A Small Ticket to Big Growth
What India needs now is large volume of small ticket size funding to create more entrepreneurs.
While angel investments in India have risen considerably over the years, there are still many entrepreneurs who are not able to access the risk capital to kick start their business, which is worth few lakhs of amount. What India needs now is large volume of small ticket size funding to create more entrepreneurs and encourage innovation.
India’s entrepreneurial ecosystem has seen a sea change over the last few years. Entrepreneurship was the last option as a career choice and today, it is the first choice. This critical shift from “Job Seekers” to “Job Creators” is what India needs. These start-ups will build innovative solutions and create value, wealth and jobs. This upsurge in the number of new ventures with disruptive ideas and scalable business models needs support.
Entrepreneur’s Launch pad
For every start-up in India, access to funds or capital has been one of the biggest hurdles and continues to be one. While the start-up ecosystem has matured considerably, raising money still continues to be a problem - both equity and debt. Also, India's banking system shies away from start-ups and this only adds to funding woes of a company. As such, many young entrepreneurs in lack of financial backing give up even before formally starting their business, which really means we have lost many innovative and unique ideas which have the potential to become big enterprises.
With the angel group Indian Angel Network’s (IAN) Small Ticket Funding (STF) Program, this critical gap is being filled up. At a very early stage, where companies are working on their proof of concept and go-to- market strategy, a small amount of money can get them a long way. It will enable them to refine their product and business model, connect with their customers, team build-up– in other words prepare for a larger round of investment.
A small amount of Rs 25 lakh goes a long way for the entrepreneur by which they are able to not only kick start their venture but also take help from their angel investors to help them strategize, access the first customer – one of the most difficult milestones to achieve for a start-up. And then as they get into the fund raising mode, they leverage their angel investor’s brand and network for a quick raise of funding. Hence, the small ticket funding creates the perfect launching pad for young entrepreneurs and provides a solid foundation for, hopefully, a successful company.
For investors, the STF Program is quite interesting. They can truly breed and fund cutting edge innovation and engage to help build the foundations of large scalable ventures. Angels are typically, first generation middle-class entrepreneurs who have built garage-to-IPO companies.
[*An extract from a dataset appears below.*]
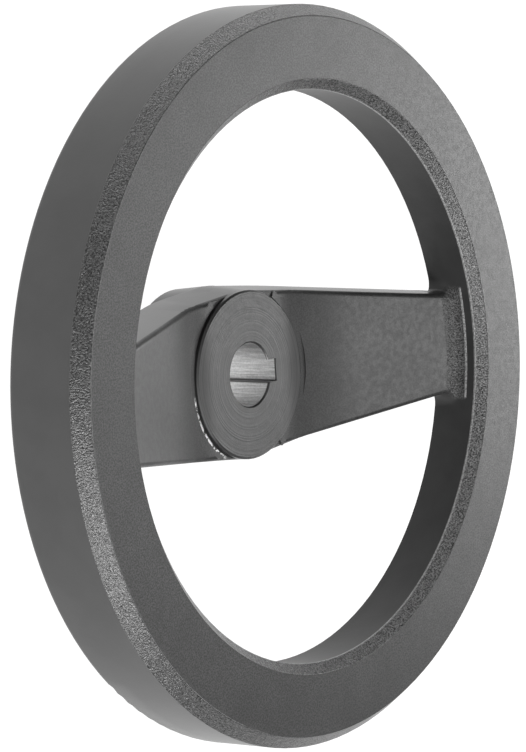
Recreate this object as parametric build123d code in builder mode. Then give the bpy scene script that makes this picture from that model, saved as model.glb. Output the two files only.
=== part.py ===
from build123d import *

# Two-spoke machine handwheel: one aluminium casting with a dished hub and a keyed bore.
#
# The wheel lies on the rear face of its hub.  The origin is the centre of the bore in that
# face, +Z is the axis and points towards the operator's side, and the spokes and the
# keyway lie along X.  All sizes are in millimetres.

import os
from math import hypot, radians, tan

os.makedirs("parts", exist_ok=True)

# ---------------------------------------------------------------- driving dimensions

# whole wheel
wheel_diameter = 160.0  # at the corner of the outer side and the back, before its rounding
overall_height = 40.0  # rear face of the hub to the turned front face of the rim

# rim
rim_depth = 20.0  # front face to the lowest edge of the back
rim_width = 18.45  # outer side to the narrowest place of the opening, on the radius
outer_bevel_width = 2.65
outer_bevel_depth = 3.3
inner_bevel_width = 2.25
inner_bevel_depth = 2.2
inner_wall_depth = 13.4  # front face to the rear edge of the inner wall
outer_side_draft = 1.0  # degrees
inner_wall_draft = 3.6  # degrees
rim_back_outer_radius = 1.5  # where the outer side turns into the back

# hub
hub_diameter = 37.0  # turned front face
hub_length = 20.0
hub_edge_bevel = 0.4
hub_draft = 5.0  # degrees, to the front and to the rear of the widest place
hub_widest_height = 9.0
hub_face_height = 1.2  # turned face above the ring that is turned into the spokes round it
hub_ring_width = 2.0

# bore and keyway
bore_diameter = 14.0
bore_edge_bevel = 0.3
keyway_width = 5.0
keyway_depth = 2.3  # from the bore's wall, as the key's standard gives it

# spokes
spoke_width_at_axis = 36.9  # front of the spokes, carried on to the wheel's axis
spoke_width_at_rim = 22.0  # front of the spokes, at the rim's inner wall
spoke_thickness = 11.5  # measured along the axis
spoke_step_at_hub = 0.9  # hub face above the flat front of the spokes round the hub
spoke_set_back = 6.6  # front of the rim above the front of the spoke, at the wall
spoke_bend_radius = 20.0  # front of the spoke, where it rises from the flat round the hub
spoke_draft = 5.0  # degrees
spoke_front_edge_radius = 1.2
spoke_rear_edge_radius = 0.8
rim_root_radius = 2.5  # where the spokes run into the rim

# ---------------------------------------------------------------- dependent sizes

wheel_radius = wheel_diameter / 2
hub_radius = hub_diameter / 2
bore_radius = bore_diameter / 2

rim_front = overall_height
rim_back = rim_front - rim_depth
outer_bevel_foot = rim_front - outer_bevel_depth
inner_bevel_foot = rim_front - inner_bevel_depth
inner_wall_foot = rim_front - inner_wall_depth

rim_opening_radius = wheel_radius - rim_width
outer_side_lean = (outer_bevel_foot - rim_back) * tan(radians(outer_side_draft))
outer_bevel_foot_radius = wheel_radius - outer_side_lean
inner_wall_lean = (inner_bevel_foot - inner_wall_foot) * tan(radians(inner_wall_draft))
inner_wall_foot_radius = rim_opening_radius + inner_wall_lean

# The spokes' ends are buried in the middle of the rim's section.
spoke_end = wheel_radius - rim_width / 2

hub_ring_height = hub_length - hub_face_height
hub_draft_slope = tan(radians(hub_draft))
hub_widest_radius = hub_radius + (hub_ring_height - hub_widest_height) * hub_draft_slope
hub_rear_radius = hub_widest_radius - hub_widest_height * hub_draft_slope

# The spokes are flat across the hub and rise from its side to the rim.
spoke_front_at_hub = hub_length - spoke_step_at_hub
spoke_front_at_rim = rim_front - spoke_set_back
spoke_slope = (spoke_front_at_rim - spoke_front_at_hub) / (rim_opening_radius - hub_radius)
spoke_front_at_end = spoke_front_at_hub + spoke_slope * (spoke_end - hub_radius)

# The sides lean in towards the front, so the outline on the ground plane is the widest.
draft_slope = tan(radians(spoke_draft))
outline_at_axis = spoke_width_at_axis / 2 + spoke_front_at_hub * draft_slope
outline_at_rim = spoke_width_at_rim / 2 + spoke_front_at_rim * draft_slope
outline_taper = (outline_at_axis - outline_at_rim) / rim_opening_radius
outline_at_end = outline_at_axis - outline_taper * spoke_end

# ---------------------------------------------------------------- both spokes, as one bar


def runs_lengthwise(edge):
    """True for an edge that runs more along the spokes than across them."""
    return abs(edge.tangent_at(0.5).X) > 0.5


with BuildPart() as spokes:
    # Side view: a shallow dish of even thickness, flat at the hub and high at the rim.
    with BuildSketch(Plane.XZ) as side_view:
        with BuildLine():
            Polyline(
                (-spoke_end, spoke_front_at_end - spoke_thickness),
                (-hub_radius, spoke_front_at_hub - spoke_thickness),
                (hub_radius, spoke_front_at_hub - spoke_thickness),
                (spoke_end, spoke_front_at_end - spoke_thickness),
                (spoke_end, spoke_front_at_end),
                (hub_radius, spoke_front_at_hub),
                (-hub_radius, spoke_front_at_hub),
                (-spoke_end, spoke_front_at_end),
                close=True,
            )
        make_face()
        bends = side_view.vertices().sort_by(lambda corner: abs(corner.X))[:4]
        fillet(bends.sort_by(Axis.Y)[2:], spoke_bend_radius)
        rear_bends = side_view.vertices().sort_by(Axis.Y)[:2]
        fillet(rear_bends, spoke_bend_radius + spoke_thickness)
    extrude(amount=outline_at_axis, both=True)
    # Front view: the sides taper from the hub to the rim and lean in with the draft.
    with BuildSketch(Plane.XY) as front_view:
        with BuildLine():
            Polyline(
                (-spoke_end, -outline_at_end),
                (0, -outline_at_axis),
                (spoke_end, -outline_at_end),
                (spoke_end, outline_at_end),
                (0, outline_at_axis),
                (-spoke_end, outline_at_end),
                close=True,
            )
        make_face()
        widest = front_view.vertices().sort_by(lambda corner: abs(corner.X))[:2]
        fillet(widest, outline_at_axis)
    extrude(amount=overall_height, taper=spoke_draft, mode=Mode.INTERSECT)
    front_faces = spokes.faces().filter_by(lambda face: face.normal_at().Z > 0.5)
    fillet(front_faces.edges().filter_by(runs_lengthwise), spoke_front_edge_radius)
    rear_faces = spokes.faces().filter_by(lambda face: face.normal_at().Z < -0.5)
    fillet(rear_faces.edges().filter_by(runs_lengthwise), spoke_rear_edge_radius)
    # The tool that turns the hub's face also cuts a ring into the front of the spokes.
    with BuildSketch(Plane.XY.offset(hub_ring_height)):
        Circle(hub_radius + hub_ring_width)
    extrude(amount=overall_height, mode=Mode.SUBTRACT)

# ---------------------------------------------------------------- the whole casting


def on_inner_wall(edge):
    """True for an edge on the rim's inner wall, above the wall's rear edge."""
    middle = edge.center()
    at_rim = hypot(middle.X, middle.Y) > (hub_radius + rim_opening_radius) / 2
    return at_rim and middle.Z > inner_wall_foot


with BuildPart() as handwheel:
    # Rim: turned flat front between two bevels, drafted sides, back that slopes outward.
    with BuildSketch(Plane.YZ) as rim_section:
        with BuildLine():
            Polyline(
                (rim_opening_radius + inner_bevel_width, rim_front),
                (outer_bevel_foot_radius - outer_bevel_width, rim_front),
                (outer_bevel_foot_radius, outer_bevel_foot),
                (wheel_radius, rim_back),
                (inner_wall_foot_radius, inner_wall_foot),
                (rim_opening_radius, inner_bevel_foot),
                close=True,
            )
        make_face()
        back_corner = rim_section.vertices().sort_by_distance((wheel_radius, rim_back))[0]
        fillet(back_corner, rim_back_outer_radius)
    revolve(axis=Axis.Z)
    # Hub: widest inside the spokes' thickness, with a turned face that stands proud.
    with BuildSketch(Plane.YZ) as hub_section:
        with BuildLine():
            Polyline(
                (0, 0),
                (hub_rear_radius - hub_edge_bevel, 0),
                (hub_rear_radius, hub_edge_bevel),
                (hub_widest_radius, hub_widest_height),
                (hub_radius, hub_ring_height),
                (hub_radius, hub_length - hub_edge_bevel),
                (hub_radius - hub_edge_bevel, hub_length),
                (0, hub_length),
                close=True,
            )
        make_face()
    revolve(axis=Axis.Z)
    # Spokes
    add(spokes.part)
    # Behind the inner wall, each spoke runs out on the rim's sloping back with no rounding.
    wall_seams = handwheel.edges(Select.NEW).filter_by(on_inner_wall)
    fillet(wall_seams, rim_root_radius)
    # Bore, with a small bevel at each end
    with BuildSketch(Plane.YZ) as bore_section:
        with BuildLine():
            Polyline(
                (0, 0),
                (bore_radius + bore_edge_bevel, 0),
                (bore_radius, bore_edge_bevel),
                (bore_radius, hub_length - bore_edge_bevel),
                (bore_radius + bore_edge_bevel, hub_length),
                (0, hub_length),
                close=True,
            )
        make_face()
    revolve(axis=Axis.Z, mode=Mode.SUBTRACT)
    # Keyway, on the side of one spoke
    with BuildSketch(Plane.XY) as keyway:
        Rectangle(bore_radius + keyway_depth, keyway_width, align=(Align.MIN, Align.CENTER))
    extrude(amount=hub_length, mode=Mode.SUBTRACT)

handwheel.part.label = "handwheel"
export_step(handwheel.part, "parts/handwheel.step")
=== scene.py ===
import math

import bmesh
import bpy
from mathutils import Matrix, Vector


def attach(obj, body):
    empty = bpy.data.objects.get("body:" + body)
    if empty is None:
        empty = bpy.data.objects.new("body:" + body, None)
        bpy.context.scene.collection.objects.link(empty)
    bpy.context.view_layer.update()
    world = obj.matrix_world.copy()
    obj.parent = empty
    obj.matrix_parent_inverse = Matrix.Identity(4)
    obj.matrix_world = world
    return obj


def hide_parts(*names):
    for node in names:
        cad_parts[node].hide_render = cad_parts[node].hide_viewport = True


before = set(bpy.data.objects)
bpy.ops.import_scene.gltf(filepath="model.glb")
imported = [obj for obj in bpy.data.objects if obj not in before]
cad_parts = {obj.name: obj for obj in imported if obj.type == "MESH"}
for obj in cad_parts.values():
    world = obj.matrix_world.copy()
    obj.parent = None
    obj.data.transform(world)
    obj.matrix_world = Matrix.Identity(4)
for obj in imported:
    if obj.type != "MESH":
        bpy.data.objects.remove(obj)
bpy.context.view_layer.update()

MM = 0.001
WHITE = (1, 1, 1, 1)

# ---------------------------------------------------------------- camera

IMAGE_HEIGHT = 752  # pixels
FOCAL_LENGTH = 3200  # pixels
SENSOR = 36  # millimetres, along the image's height
CLIP_START = 0.01  # metres
CAMERA_PLACE = Vector((-547.18, 81.56, 445.21)) * MM
CAMERA_RIGHT = Vector((0.60408, -0.05789, 0.79482))
CAMERA_UP = Vector((0.12850, 0.99138, -0.02545))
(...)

They are engaged in the angel investing as they are not only passionate about entrepreneurship but want to remain connected with the cutting edge innovation, mentor young entrepreneurs and walk their journey. And with small amounts of funding, angels can invest in many more companies, more innovative propositions, leverage IAN’s vast network of investors who are domain experts, based in 10 countries. This allows angels to not only bet on good propositions but also enable them to help lay foundations of global ventures.
Interestingly, the start-up ecosystem in India has moved right across sectors. It is no longer limited to technology or ecommerce sector but has spread across semi conductor, hospitality, manufacturing etc. In each of these sectors, start-ups are breeding not only in tier I metros, but in Tier II, III and IV towns as well – building innovative solutions for India’s problems at a cost which fits the Indian price point!
We are truly in the golden age of innovation and entrepreneurship – and STF programme focuses on funding and mentoring young entrepreneurs to breed global footprint ventures.
The writer fo this article is Padmaja Ruparel, an angel investor and President of India’s first and Asia’s largest group of business angels, Indian Angel Network. The views expressed here are personal.